産総研ら,超高速・高感度ウイルス検出法を開発

産業技術総合研究所(産総研)と埼玉大学は,測定時間1分でインフルエンザウイルスを検出できる超高速ウイルス検出法と,PCR法を超える検出下限100コピー/mLの感度を実現した超高感度ウイルス検出法をそれぞれ開発した(ニュースリリース)。

新型コロナウイルスのスクリーニング検査に広く用いられているイムノクロマトグラフィー法(迅速抗原検査キットで使用)や確定検査のためのPCR法では,“その場検査”に求められる迅速な測定と高い検出感度の両立が課題となっている。

産総研が開発したデジタル検出法は,マイクロメートルサイズの微小穴(ウェル)の配列(アレイ)を用いたもの。ウェル1個あたりの体積は0.5pL(ピコリットル)で,ここにウイルスと検出試薬を閉じ込めることで高いコントラストで光信号を検出する。

また,埼玉大学が開発したAIE試薬は,10秒以内にウイルスと反応して素早く蛍光信号を発生する。デジタル検出法に取り入れることで,超高速ウイルス検出の実現を目指した。インフルエンザウイルスの検出試験では,アレイ中のウェルが発光した。

ウイルス濃度に対する発光ウェルの数から評価した検出下限のウイルス濃度は3×105コピー/mLであり,従来の迅速抗原検査キットの検出下限(106~107コピー/mL,測定時間は15~30分)を超える。測定時間も,検体の前処理や発光観察の時間を合わせて1分以内と,従来の10分の1以下で実施できる。
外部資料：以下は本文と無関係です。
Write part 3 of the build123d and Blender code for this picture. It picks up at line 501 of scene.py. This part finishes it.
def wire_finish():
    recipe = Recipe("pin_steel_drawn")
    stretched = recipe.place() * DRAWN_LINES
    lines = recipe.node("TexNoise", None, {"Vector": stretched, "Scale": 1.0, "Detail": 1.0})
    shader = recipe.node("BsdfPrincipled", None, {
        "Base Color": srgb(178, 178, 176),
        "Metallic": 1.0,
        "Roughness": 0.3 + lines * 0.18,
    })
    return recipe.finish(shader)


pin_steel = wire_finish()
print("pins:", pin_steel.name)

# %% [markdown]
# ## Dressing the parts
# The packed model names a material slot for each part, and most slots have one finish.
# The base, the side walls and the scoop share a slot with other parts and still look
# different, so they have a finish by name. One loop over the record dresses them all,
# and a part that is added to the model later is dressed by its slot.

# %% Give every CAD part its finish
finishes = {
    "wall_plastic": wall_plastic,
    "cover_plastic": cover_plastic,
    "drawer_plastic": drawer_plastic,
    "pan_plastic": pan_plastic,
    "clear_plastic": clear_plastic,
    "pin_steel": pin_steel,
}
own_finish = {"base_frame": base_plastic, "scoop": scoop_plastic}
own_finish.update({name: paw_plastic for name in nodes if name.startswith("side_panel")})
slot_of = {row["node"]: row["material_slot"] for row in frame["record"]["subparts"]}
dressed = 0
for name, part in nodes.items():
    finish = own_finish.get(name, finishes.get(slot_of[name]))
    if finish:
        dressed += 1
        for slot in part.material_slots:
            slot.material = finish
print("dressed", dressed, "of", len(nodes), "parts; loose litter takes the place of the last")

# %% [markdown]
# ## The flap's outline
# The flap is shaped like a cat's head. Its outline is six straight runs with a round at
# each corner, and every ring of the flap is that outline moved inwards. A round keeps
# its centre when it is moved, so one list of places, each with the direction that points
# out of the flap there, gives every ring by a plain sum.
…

産総研は同じウェルアレイを用いて,PCR法を超える超高感度ウイルス検出法も開発した。高感度化のため,目的のウイルスだけに結合する微粒子に,磁場による制御が可能な磁気微粒子を用いた。

従来のデジタル検出法では一つのウェルに1個の磁気微粒子を格納するが,産総研は一つのウェルに多数の磁気微粒子を格納する“多粒子格納デジタル検出法”を提案。高濃度の磁気微粒子を用いることで素早く多数のウイルスを捕捉できる。理論計算と捕捉実験により,短時間(数分以内)でウイルス捕捉するためには,従来法より2桁以上高い濃度(1億個/mL以上)の磁気微粒子を用いるのが重要だと明らかになった。

蛍光基質MUNANAを用いてインフルエンザウイルスの検出試験を行なった結果,MUNANAとウイルスとの反応により発光するウェルが観察された。検出下限のウイルス濃度は100コピー/mLで,PCR法(検出下限はおよそ1000コピー/mL)を超える感度を達成した。測定時間は現在約30分を要するが,最適化により2分の1から5分の1程度まで短縮できる見込みだという。

研究グループは今後,新型コロナウイルスやノロウイルスなどを検出する実証を進め,検査装置の実現を目指すとしている。